„Idem sacra cano...”. The Poet and Princeps in Ovid's Fasti
Abstract
We have recently witnessed an increase in the interest of Ovid's Fasti (Calendar). Despite that there is still a discrepancy in the understanding of the passages concerning the princeps. In the light of his poetry in exile they were regarded as panegyric, whereas the poet himself here and there refers clearly to his erotic writing. Augustus was fully aware about treating his actions as a kind of breakthrough, and he instrumentally treated the national calendar and the events, especially political, that were mentioned in it. Addressing his work as his own commentary to the princeps, Ovid seems to be unveiling his manipulations as regards the time, the place and the worship.
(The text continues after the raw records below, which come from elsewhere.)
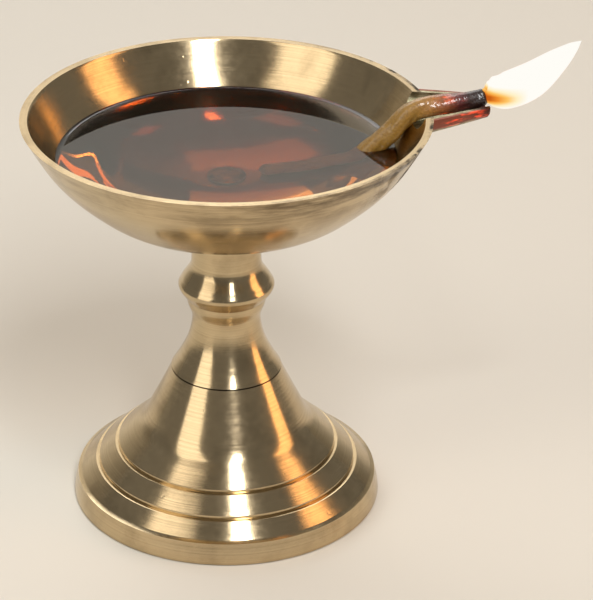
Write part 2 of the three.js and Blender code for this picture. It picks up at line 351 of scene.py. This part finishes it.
def turned_brass():
    """Yellow brass, turned on a lathe and polished: its fine rings stretch each highlight along the outline,
    and dull patches and soot gather under the rim and by the spout."""
    material, tree, surface = new_material("lathe turned yellow brass")
    place, x, y, z = object_place(tree)
    mapped = add_node(tree, "ShaderNodeUVMap", {"uv_map": TURNING_MAP}).outputs[0]
    lanes = add_node(tree, "ShaderNodeSeparateXYZ", i0=mapped)
    pitch = sizes().ring_pitch
    # Feed marks: noise along the outline alone, so that each ring goes all the way round. Real ones are
    # about 0.1 mm apart, too fine to show, so they are drawn coarser
    along = add_node(tree, "ShaderNodeCombineXYZ", i0=lanes.outputs[0])
    rings = add_node(tree, "ShaderNodeTexNoise", {"Scale": 1 / pitch, "Detail": 3.0, "Roughness": 0.7},
                     Vector=along.outputs[0]).outputs[0]
    coarse = add_node(tree, "ShaderNodeTexNoise", {"Scale": 0.35 / pitch, "Detail": 1.0},
                      Vector=along.outputs[0]).outputs[0]
    mottle = noise(tree, place, 9, 6.0, 0.62)
    fine = noise(tree, place, 1.4, 5.0, 0.6)
    dull = remapped(tree, mottle, 0.5, 0.68)
    colour = mixed(tree, product(tree, dull, 0.32), colours().brass, colours().tarnish)
    streak = remapped(tree, rings, 0.35, 0.65, 0.0, 0.3)
    colour = mixed(tree, streak, colour, "8F7A54")
    # The bowl's outside is duller in a band under its rim, in smears that run round it
    smear = noise(tree, place, 5, 5.0, 0.65, (0.35, 0.35, 2.2))
    band = over(tree, z, RIM_LEVEL - 9, RIM_LEVEL - 2)
    right = over(tree, calc(tree, "SUBTRACT", x, y), 0, 50, 0.35, 1.0)
    outside = outside_mask(tree, x, y, z)
    smeared = product(tree, band, remapped(tree, smear, 0.44, 0.62), right, outside)
    colour = mixed(tree, smeared, colour, "5B4A36")
    # Soot on the bowl's side, under the rim and towards the spout
    reach = over(tree, x, AXIS_X + 20, AXIS_X + 33)
    under = over(tree, z, RIM_LEVEL - 12, RIM_LEVEL - 6)
    cloud = remapped(tree, noise(tree, place, 6, 6.0, 0.7), 0.44, 0.56)
    soot = product(tree, reach, under, outside, cloud)
    colour = mixed(tree, product(tree, soot, 0.9), colour, "17120F")
    tree.links.new(colour, surface.inputs["Base Color"])
    surface.inputs["Metallic"].default_value = 1.0
    lathe = remapped(tree, rings, 0.3, 0.7, 0.12, 0.22)
    rough = calc(tree, "ADD", lathe, remapped(tree, fine, 0.4, 0.7, 0.0, 0.05))
    rough = calc(tree, "ADD", rough, product(tree, soot, 0.4))
    tree.links.new(rough, surface.inputs["Roughness"])
    surface.inputs["Anisotropic"].default_value = 0.75
    tangent = add_node(tree, "ShaderNodeTangent", {"direction_type": "UV_MAP", "uv_map": TURNING_MAP})
    tree.links.new(tangent.outputs[0], surface.inputs["Tangent"])
    height = calc(tree, "ADD", product(tree, rings, 0.6), product(tree, coarse, 0.8))
    marks = bumped(tree, height, 0.35, 0.06)
    pits = remapped(tree, noise(tree, place, 2.2, 2.0, 0.5), 0.24, 0.27)
    pitted = bumped(tree, pits, 0.12, 0.1, Normal=marks)
    tree.links.new(pitted, surface.inputs["Normal"])
    return material


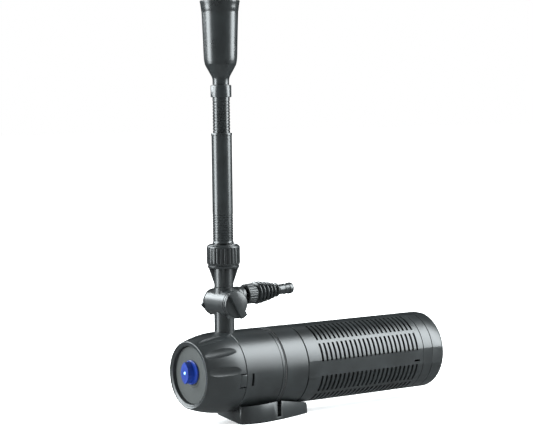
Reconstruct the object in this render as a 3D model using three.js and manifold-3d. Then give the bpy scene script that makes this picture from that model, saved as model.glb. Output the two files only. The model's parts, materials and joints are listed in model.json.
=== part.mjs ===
// Fountain submersible pump: a horizontal motor and filter body on a foot, with a diverter
// valve, a stepped hose tail and a ball-jointed telescopic riser that ends in a bell nozzle.
// Millimetres, +Z up, +X towards the filter end. The origin is the centre of the foot's underside.
import * as THREE from 'three'
import { mergeVertices } from 'three/addons/utils/BufferGeometryUtils.js'
import Module from 'manifold-3d'

const wasm = await Module()
wasm.setup()

// ---- driving dimensions ----
const axisHeight = 54 // body axis above the ground
const riserX = -48 // riser axis along X, from the middle of the foot
const bodyRadius = 44
const bodyWall = 2.8
const gap = 0.3 // between pieces that touch
const flatHeight = 42.9 // from the body axis to each of the cage's four flats
const cageRoll = THREE.MathUtils.degToRad(3) // the cage's flats sit turned a little about the body axis

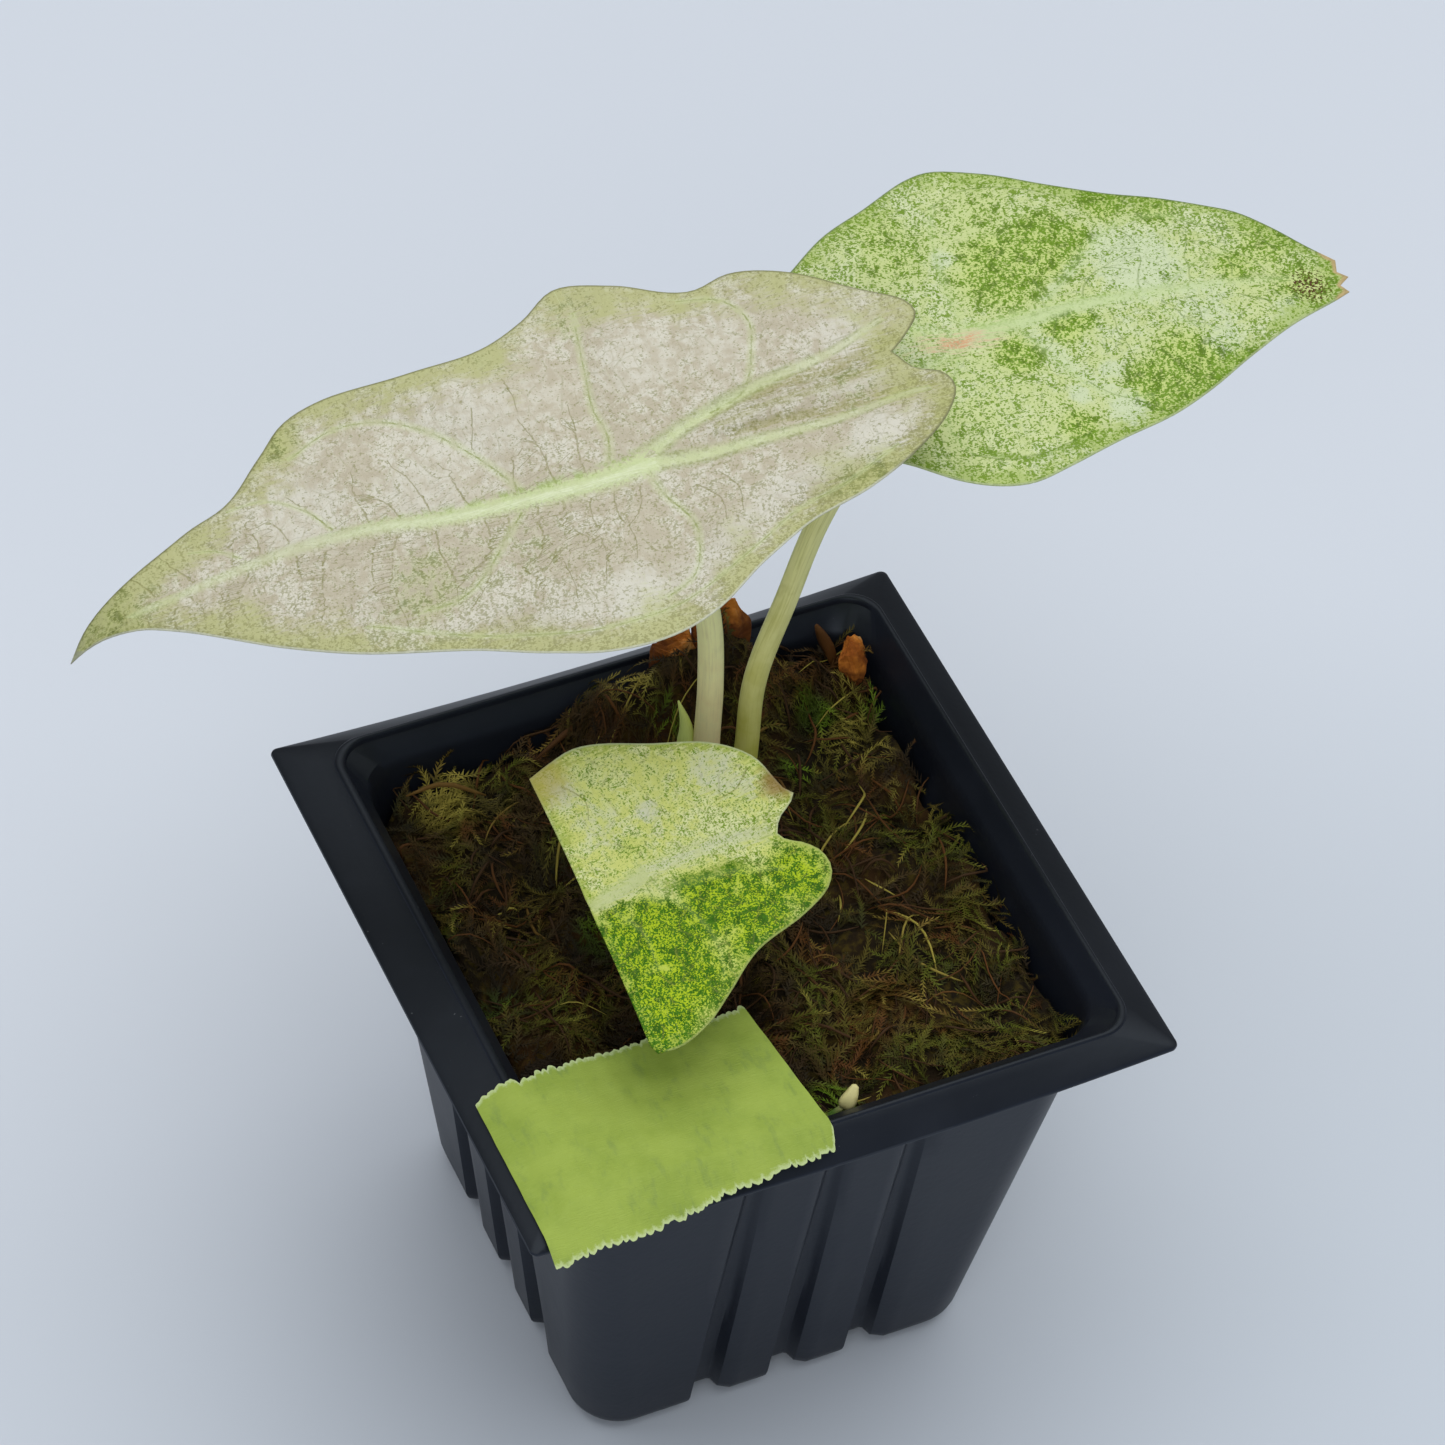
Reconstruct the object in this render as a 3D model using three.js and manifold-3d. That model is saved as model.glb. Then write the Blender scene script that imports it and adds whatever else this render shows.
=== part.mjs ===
// A young variegated alocasia in a square nursery pot, in millimetres, +Z up.
// The origin is on the surface that the pot stands on, under the middle of the pot.
// +X runs along the front of the pot to the right, +Y to the back.

import * as THREE from 'three';
import { mergeVertices } from 'three/addons/utils/BufferGeometryUtils.js';
import Module from 'manifold-3d';

// Driving dimensions of the pot
const rimZ = 70; // outer edge of the flange
const rimHalf = 45; // half of the 90 mm flange
const lipZ = 72; // crest of the lip round the opening
const lipHalfX = 38.8;
const lipHalfY = 40.7;
const lipCentreX = 1.2; // the opening sits a little to the right on the flange
const baseCentreX = 0.3;
const topHalfX = 37.6; // body under the lip
const topHalfY = 39;
const baseHalfX = 28.2; // body at the base
const baseHalfY = 28.8;
const cornerRadius = 7;
const wall = 1;
const flangeThick = 0.8;
const flangeSag = 1.5; // the front and back edges bow down in the middle
const baseFillet = 3.4;
const flutePitch = 11.4;
const fluteTop = { width: 3.4, depth: 0.6 };
const fluteBase = { width: 5, depth: 2.6 };
const fluteEnds = [60, 67]; // they fade out between these heights
const drainAt = 16;
const drainRadius = 3.4;

// Driving dimensions of what is in the pot
const gap = 0.35; // clearance between pieces that touch
const mixZ = 58;
const mossEdgeZ = 64.5;
const mossCrownZ = 67.5;
const mossReach = 42; // the mound falls from the crown to the edge height over this distance
const mossLump = 0.42; // size of the biggest tuft
const cormCentre = [3.2, 9.4];
const cormFootZ = 42;
const cormTopZ = 57.1;
const cormTopRadius = 5.9;
const cormProfile = [[3.4, 43], [5.6, 46], [6.4, 50], [6.3, 54]]; // radius, height
const bladeThick = 0.7;
const ribDepth = 0.5; // the midrib stands this far out of the underside
const ribHalf = 1.6;
const ribFade = [-70, -50]; // it fades out this far from the stalk

const group = new THREE.Group();

function paint(color, roughness, metalness = 0) {
  return new THREE.MeshStandardMaterial({ color, roughness, metalness });
}

function addPiece(name, geometry, material) {
  const mesh = new THREE.Mesh(geometry, material);
  mesh.name = name;
  group.add(mesh);
  return mesh;
}

// A seeded draw, the same on every run
function seeded(seed) {
  let state = seed;
  return () => {
    state = (state * 16807) % 2147483647;
    return state / 2147483647;
  };
}

const lerp = THREE.MathUtils.lerp;
const clamp = THREE.MathUtils.clamp;
const smooth = THREE.MathUtils.smoothstep;

// Closed body through rings of points, each ring going the same way round, with a fan at each end
function loft(rings, startCentre, endCentre) {
  const count = rings[0].length;
  const positions = [];
  rings.forEach((ring) => ring.forEach((p) => positions.push(...p)));
  const start = positions.length / 3;
  positions.push(...startCentre);
  const end = start + 1;
  positions.push(...endCentre);
  const index = [];
  for (let r = 0; r + 1 < rings.length; r += 1) {
    for (let i = 0; i < count; i += 1) {
      const j = (i + 1) % count;
      const a = r * count + i;
      const b = r * count + j;
      index.push(a, b, b + count, a, b + count, a + count);
    }
  }
  const last = (rings.length - 1) * count;
  for (let i = 0; i < count; i += 1) {
    const j = (i + 1) % count;
    index.push(start, j, i, end, last + i, last + j);
  }
  const geometry = new THREE.BufferGeometry();
  geometry.setAttribute('position', new THREE.Float32BufferAttribute(positions, 3));
  geometry.setIndex(index);
  return geometry;
}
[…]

He keeps an ironical distance towards the Augustan ideology which is manifested also in using many times the metaphor and phraseology approved by the official poets - Virgil and Horace. It is therefore a „foreign speech,” sometimes exposed in a hyperbolical or humorous manner. The poet does not leave his earlier ludic attitude, and declares loyalty to Venery, the hitherto patroness, despite the new theme: „ideam sacra cano.” Similarly, he perceives the person of the princeps. In the Fasti first of all the tone of an ironist sounds, the one who seemingly glories „nomina et titulos principis.” This tone of the work may be revealed by such reading that does not stop on the surface of its literal understanding.